Fielder is in his prime now, which doesn't bode well for his future as an overweight defender.
If he's well below average now, how much worse will he become as he ages?
Albert Pujols has led the St. Louis Cardinals to the playoffs in seven of his 11 seasons, playing in 15 total series and accumulating a career .330 average, 18 home runs and 52 RBI.
En route to his second World Series ring, Pujols hit .353 with five jacks and 16 RBI this postseason.
Prince Fielder has been to the postseason twice.
In three series, he's a .192 hitter with four homers and eight RBI.
He hit .278 in the Milwaukee Brewers' 2011 NLDS win over the Arizona Diamondbacks, but in series losses Fielder has reverted to a shell of the All-Star he is.
He hit .200 as the Brewers fell to the St.

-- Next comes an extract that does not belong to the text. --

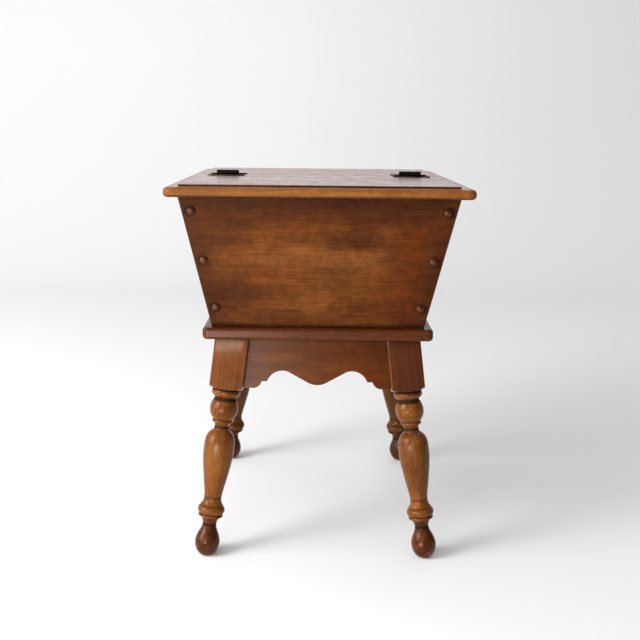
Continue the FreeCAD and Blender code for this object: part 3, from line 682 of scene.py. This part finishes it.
def eased_board(node, finish, width=None):
    """A CAD board with eased edges and a finish."""
    mesh = merged_copy(node)
    ease_edges(mesh, width or sizes().edge_ease)
    board = link_piece(node + "_dressed", mesh, finish, node)
    flatten = board.modifiers.new("Flat faces stay flat", "WEIGHTED_NORMAL")
    flatten.keep_sharp = True
    return board


def smooth_run(points, start_slope, end_slope, steps=6):
    """Points on a smooth line through the given (depth, radius) points."""
    slopes = [after - before for before, after in zip(points, points[2:])]
    slopes = [Vector(start_slope), *slopes, Vector(end_slope)]
    line = [points[0]]
    for start, end, out_slope, in_slope in zip(points, points[1:], slopes, slopes[1:]):
        reach = (end - start).length
        out_of, into = out_slope.normalized() * reach, in_slope.normalized() * reach
        for t in [step / steps for step in range(1, steps + 1)]:
            line.append(start * (2 * t ** 3 - 3 * t ** 2 + 1) + out_of * (t ** 3 - 2 * t ** 2 + t)
                        + end * (3 * t ** 2 - 2 * t ** 3) + into * (t ** 3 - t ** 2))
    return line


def arc_run(start, crown, end, steps=14):
    """Points on the arc through three (depth, radius) points."""
    first, middle, last = Vector(start), Vector(crown), Vector(end)
    side_a, side_b = middle - first, last - first
    twice_area = 2 * side_a.cross(side_b)
    square_a, square_b = side_a.length_squared, side_b.length_squared
    centre = first + Vector((side_b.y * square_a - side_a.y * square_b,
                             side_a.x * square_b - side_b.x * square_a)) / twice_area
    radius = (first - centre).length
    begin, bow, sweep = [math.atan2(spot.y - centre.y, spot.x - centre.x) for spot in (first, middle, last)]
    sweep, bow = (sweep - begin) % math.tau, (bow - begin) % math.tau
    if bow > sweep:
        sweep -= math.tau
    turns = [begin + sweep * step / steps for step in range(steps + 1)]
    return [centre + radius * Vector((math.cos(turn), math.sin(turn))) for turn in turns]


# Legs

# The turning's profile: the distance down as a share of its length, and the radius as a share of half the
# block's width
THROAT = 0.74
COLLAR_BEAD = [(0.0040, 0.750), (0.0262, 0.852), (0.0522, 0.651)]
BALL_BEAD = [(0.0630, 0.612), (0.1244, 0.841), (0.1890, 0.563)]
BALL_LIP = [(0.1927, 0.606), (0.2030, 0.606)]
COVE = [(0.2030, 0.606), (0.2159, 0.461), (0.2355, 0.424)]
VASE = [(0.2491, 0.455), (0.2707, 0.722), (0.3023, 0.872), (0.3499, 0.920), (0.4292, 0.884), (0.5344, 0.718),
        (0.6168, 0.568), (0.6560, 0.525), (0.6789, 0.572), (0.6944, 0.667)]
UPPER_GROOVE = [(0.6978, 0.667), (0.7002, 0.612)]
RING_BEAD = [(0.7010, 0.660), (0.7243, 0.816), (0.7514, 0.660)]
LOWER_LIP = [(0.7524, 0.735), (0.7640, 0.735)]
BULB = [(0.7640, 0.675), (0.7826, 0.517), (0.8043, 0.424), (0.8196, 0.415), (0.8440, 0.493), (0.8721, 0.630),
        (0.8985, 0.718), (0.9224, 0.749), (0.9651, 0.647), (0.9978, 0.364), (1.0086, 0.0)]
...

Louis Cardinals in the 2011 NLCS and provided a 1-for-14 dud in the 2008 NLDS loss to the Philadelphia Phillies.
Albert Pujols is a two-time champion, and although he has had the opportunity to play in more postseasons, his numbers are far superior to Prince Fielder's.
So far, Fielder has shown a tendency to fade under the pressure while Pujols has excelled.
Albert Pujols isn't better than Prince Fielder in every facet of the game.
Fielder has been more durable—since becoming an everyday player, he has never appeared in fewer than 157 games, while Pujols hasn't cracked 150 games three times in his career.
Opponents also elected to intentionally walk him a league-high 32 times in 2011, while Pujols only drew 15 intentional walks.
However, don't read too much into that stat—of course pitchers would rather face Casey McGeehee than Fielder while they wouldn't necessarily award Pujols first base with Matt Holliday and Lance Berkman on deck.
Fielder's most hefty advantage is his age—he'll turn 28 years old in May while Pujols will be 32 in January. But how valuable is a 28-year-old who can't play the field?